The mood is far more welcoming in the N.L.A.-controlled village of Radusa, just over the hill from the border with Kosovo. With most of the civilians gone, a pair of donkeys had taken refuge from the sun in the partially destroyed mosque. The local N.L.A. commander, code-named Mesusi, posed in front of a captured T-55 tank to say he had already begun discussing the modalities of disarmament with British troops. "We're going to hand in all 140 of our guns," he said, as well as the two tanks and one armored personnel carrier captured in fighting with Macedonian security forces in early August. Following the line of his commanders, Mesusi expressed confidence that giving up arms would assure his men NATO's protection for the future. But like most ethnic Albanians, he envisions a NATO presence and mandate far beyond the 30 days in the offing. "I think NATO will need to stay at least five years for Macedonia to become a democratic country," he said. If they don't, he added, the N.L.A. will still have the means to rejoin the battle. "It won't be difficult for Albanians to organize a second time," he says. "It will be a civil war, and we could never live together after that. It will be the end of Macedonia."

In the parlous balance between the N.L.A.'s promises and threats, the Macedonian parliament this week is scheduled to begin the approval process for the "framework agreement" signed by political leaders on August 13. Constitutional amendments establishing rights of language, education and public symbols for the Albanians are supposed to be completed by September 27, about the same time that the NATO task force pulls out. Many Balkan experts, including former Supreme Commander General Wesley Clark, have expressed severe doubts that NATO's limited engagement will be enough to quell the distrust and stanch the violence. Says Mark Thompson, Balkan analyst for the International Crisis Group in Brussels: "You can be pretty sure that any voluntary disarmament isn't going to convince the [Macedonian Slavs] that the N.L.A. threat is over."

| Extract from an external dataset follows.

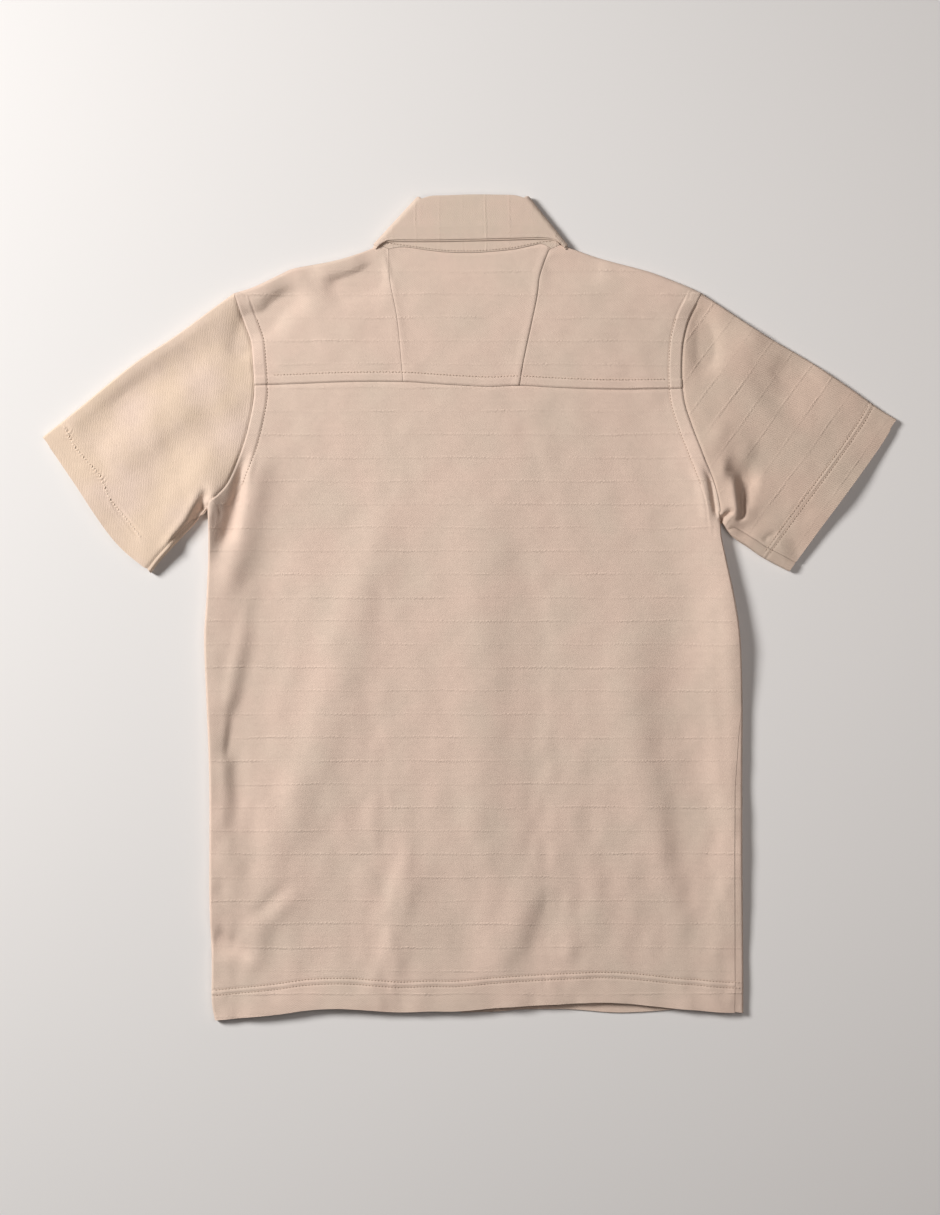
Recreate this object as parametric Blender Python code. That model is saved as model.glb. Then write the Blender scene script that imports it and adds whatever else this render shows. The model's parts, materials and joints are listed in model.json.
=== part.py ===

NATO officials counter that they can't do more than the Macedonian government has asked them to. However shaky the government is, it has sovereignty; the warring parties in Bosnia relinquished their sovereignty at Dayton in 1995, and Serbia lost its over Kosovo after the 1999 air campaign. NATO officials are perturbed that their reluctant hosts can't even stomach clearing the blockade from the Skopje-Pristina road; clearing the constitutional changes will take a lot more political courage than that.

But just because NATO's hands are tied doesn't mean they will be able to wash them clean at the end of this autumn's Essential Harvest. The European Union is already giving "serious thought" to a bolstered observer presence to "soften the phase shift" once NATO pulls out. But no one really believes the N.L.A. is going to fade into the hills, however many guns it hands over in the coming month. Ten years in the Balkans have regrettably demonstrated the stubborn inertia of armed conflict. Just as in Bosnia and Kosovo, NATO could find the potential cost of leaving higher than that of sticking around.